At the University of Notre Dame in South Bend, Indiana, reporter Janice Flynn in The Observer online said in October 2004, “Students have taken an array of paths through Opus Dei. Some have deepened their spiritual lives. Others have had emotionally distressing experiences. All have been profoundly affected by the influence of Opus Dei while at Notre Dame.”

Writing in the October/November 2004 Washington Monthly, Paul Baumann observed, “Many Catholics in Europe and in the United States regard the movement as politically reactionary, extreme in its spiritual and worldly ambition, and devious. The group’s manner of ‘recruiting,’ especially of college students, has been criticized as overbearing or worse. There is even an organization, the Opus Dei Awareness Network, dedicated to exposing the group’s methods. But Opus Dei has its admirers, who see it as a defender of traditional moral values, especially of the family, as well as a providential source of evangelical enthusiasm, orthodoxy, and unquestioned loyalty to Rome. Chief among those admirers was John Paul II, who presided over the speedy canonization of the movement’s founder. Critics, however, saw Escrivá’s 2002 canonization as a sure sign of the organization’s ill-gotten wealth and malign influence.”

After the death of John Paul II, as 115 cardinals met in conclave to name a successor, Opus Dei members knew there was no guarantee he would treat Opus Dei with the favor Pope John Paul II had bestowed upon it. “Their basic concern is that they might actually end up among the big losers,” said John Allen, correspondent for the National Catholic Reporter. But the men and women within Opus Dei insisted its future was secure. A spokesman dismissed the possibility a new pope would turn against it. Opus Dei’s vision of involving laypeople further in the Church, he said, “is part of the DNA of the Church,” and part of the reason for John Paul’s backing. At stake was the influence of an organization that Allen estimated had assets worth $2.8 billion worldwide and $344.4 million in the United States.

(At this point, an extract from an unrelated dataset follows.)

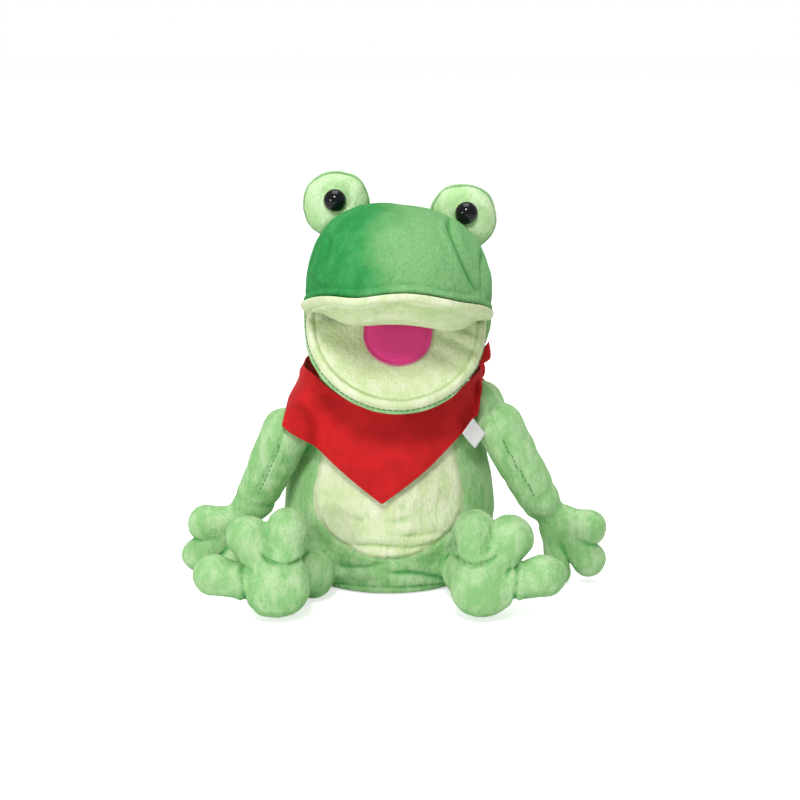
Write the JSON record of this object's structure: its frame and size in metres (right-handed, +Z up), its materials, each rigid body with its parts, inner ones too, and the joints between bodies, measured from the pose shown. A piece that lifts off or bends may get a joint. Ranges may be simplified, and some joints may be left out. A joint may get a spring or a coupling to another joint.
{
  "type": "hand puppet",
  "caption": "Plush frog hand puppet with a talking mouth, bulging eyes, a tied red bandana, and floppy stuffed arms and legs.",
  "frame": {"origin": "centre of the hand opening, on the surface that the puppet sits on", "axes": "+Z up, the puppet faces -Y, and +X is the puppet's own left"},
  "size_m": [0.3151, 0.2022, 0.3129],
  "materials": {
    "body_green": "short-pile plush",
    "crown_green": "short-pile plush",
    "belly_green": "short-pile plush",
    "mouth_green": "short-pile plush",
    "bandana_red": "plain-woven cotton",
    "label_white": "satin-woven tape",
    "tongue_pink": "felt",
    "eye_black": "polished",
    "washer": "moulded",
    "board": "flexible sheet",
    "lining": "thin woven lining",
    "stuffing": "polyester fibre"
  },
  "bodies": {
    "body": {"back_panel": "body_green", "left_flank_panel": "body_green", "right_flank_panel": "body_green", "belly_panel": "belly_green", "hem_facing": "body_green", "sleeve_lining": "lining", "bandana": "bandana_red", "bandana_knot": "bandana_red", "side_label": "label_white"},
    "neck": {"neck_sleeve": "body_green"},
    "neck_core": {"neck_lining": "lining"},
    "head": {"crown_panel": "crown_green", "left_temple_panel": "crown_green", "right_temple_panel": "crown_green", "nape_panel": "crown_green", "crown_padding": "stuffing", "finger_pocket": "lining", "palate_board": "board", "palate_lining": "mouth_green", "eye_washers": "washer", "left_eye_bump_back": "body_green", "left_eye_bump_front": "belly_green", "left_eye_bump_stuffing": "stuffing", "left_eye": "eye_black", "right_eye_bump_back": "body_green", "right_eye_bump_front": "belly_green", "right_eye_bump_stuffing": "stuffing", "right_eye": "eye_black"},
    "jaw": {"jaw_panel": "body_green", "jaw_lining": "mouth_green", "jaw_board": "board", "jaw_padding": "stuffing", "thumb_pocket": "lining", "tongue": "tongue_pink"},
    "left_shoulder": {"left_arm_seam": "body_green"},
    "left_arm": {"left_arm_cover": "body_green", "left_arm_stuffing": "stuffing"},
    "left_hand": {"left_hand_front": "body_green", "left_hand_back": "body_green", "left_hand_stuffing": "stuffing"},
    "left_hip": {"left_leg_seam": "body_green"},
    "left_leg": {"left_leg_cover": "body_green", "left_leg_stuffing": "stuffing"},
    "left_foot": {"left_foot_sole": "body_green", "left_foot_instep": "body_green", "left_foot_stuffing": "stuffing"},
    "right_shoulder": {"right_arm_seam": "body_green"},
    "right_arm": {"right_arm_cover": "body_green", "right_arm_stuffing": "stuffing"},
    "right_hand": {"right_hand_front": "body_green", "right_hand_back": "body_green", "right_hand_stuffing": "stuffing"},
    "right_hip": {"right_leg_seam": "body_green"},
    "right_leg": {"right_leg_cover": "body_green", "right_leg_stuffing": "stuffing"},
    "right_foot": {"right_foot_sole": "body_green", "right_foot_instep": "body_green", "right_foot_stuffing": "stuffing"}
  },
  "joints": [
    {"name": "head_turn", "type": "hinge", "parent": "body", "child": "neck", "pos_m": [0, 0.006, 0.166], "axis": [0, 0, 1], "range_deg": [-30, 30]},
    {"name": "head_tilt", "type": "hinge", "parent": "neck", "child": "neck_core", "pos_m": [0, 0.006, 0.166], "axis": [0, 1, 0], "range_deg": [-12, 12]},
    {"name": "head_nod", "type": "hinge", "parent": "neck_core", "child": "head", "pos_m": [0, 0.006, 0.166], "axis": [-1, 0, 0], "range_deg": [-8, 20]},
    {"name": "jaw_open", "type": "hinge", "parent": "head", "child": "jaw", "pos_m": [0.00556, -0.052, 0.22373], "axis": [0.9954, 0, -0.0958], "range_deg": [-62, 5]},
    {"name": "left_shoulder_raise", "type": "hinge", "parent": "body", "child": "left_shoulder", "pos_m": [0.082, -0.0265, 0.121], "axis": [0, -1, 0], "range_deg": [-5, 60]},
    {"name": "left_shoulder_swing", "type": "hinge", "parent": "left_shoulder", "child": "left_arm", "pos_m": [0.082, -0.0265, 0.121], "axis": [-1, 0, 0], "range_deg": [-8, 28]},
    {"name": "left_wrist", "type": "hinge", "parent": "left_arm", "child": "left_hand", "pos_m": [0.112, -0.03, 0.066], "axis": [-0.8779, 0, -0.4789], "range_deg": [-25, 25]},
    {"name": "left_hip_spread", "type": "hinge", "parent": "body", "child": "left_hip", "pos_m": [0.056, -0.0645, 0.02], "axis": [0, 0, 1], "range_deg": [-15, 20]},
    {"name": "left_hip_lift", "type": "hinge", "parent": "left_hip", "child": "left_leg", "pos_m": [0.056, -0.0645, 0.02], "axis": [-1, 0, 0], "range_deg": [-60, 20]},
    {"name": "left_ankle", "type": "hinge", "parent": "left_leg", "child": "left_foot", "pos_m": [0.064, -0.087, 0.031], "axis": [1, 0, 0], "range_deg": [-12, 12]},
    {"name": "right_shoulder_raise", "type": "hinge", "parent": "body", "child": "right_shoulder", "pos_m": [-0.075, -0.0395, 0.1195], "axis": [0, 1, 0], "range_deg": [-5, 60]},
    {"name": "right_shoulder_swing", "type": "hinge", "parent": "right_shoulder", "child": "right_arm", "pos_m": [-0.075, -0.0395, 0.1195], "axis": [-1, 0, 0], "range_deg": [-8, 28]},
    {"name": "right_wrist", "type": "hinge", "parent": "right_arm", "child": "right_hand", "pos_m": [-0.1, -0.032, 0.0655], "axis": [-0.9075, 0, 0.4201], "range_deg": [-25, 25]},
    {"name": "right_hip_spread", "type": "hinge", "parent": "body", "child": "right_hip", "pos_m": [-0.057, -0.0645, 0.02], "axis": [0, 0, -1], "range_deg": [-15, 20]},
    {"name": "right_hip_lift", "type": "hinge", "parent": "right_hip", "child": "right_leg", "pos_m": [-0.057, -0.0645, 0.02], "axis": [-1, 0, 0], "range_deg": [-60, 20]},
    {"name": "right_ankle", "type": "hinge", "parent": "right_leg", "child": "right_foot", "pos_m": [-0.076, -0.087, 0.031], "axis": [1, 0, 0], "range_deg": [-12, 12]}
  ]
}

New York Newsday staff correspondent Matthew McAllister noted, “If Opus Dei appears murky and alien to the world, that’s partly because some of its practices can come across as throwbacks to the Middle Ages.”

Noting that Opus Dei had flourished under John Paul II, David Yallop, author of In God’s Name: An Investigation into the Murder of Pope John Paul I, wrote that if Benedict XVI is not a member of Opus Dei, he is everything Opus Dei adherents could wish a Pope to be. One of Benedict XVI’s first acts as pontiff was to go to the tomb of Escrivá, pray, and bless a statue of him. He subsequently granted Opus Dei the status of personal prelature in Benedict’s reign, retaining Opus Dei’s status in which, Yallop noted, one becomes answerable only to the Pope and God.

Critics of Opus Dei also allege that it has connections with right-wing and pro-Nazi movements in Europe. Nothing in the recent history of the papacy has been more controversial than public and secret deals before and after World War II between Adolf Hitler’s Nazi Germany and the Vatican.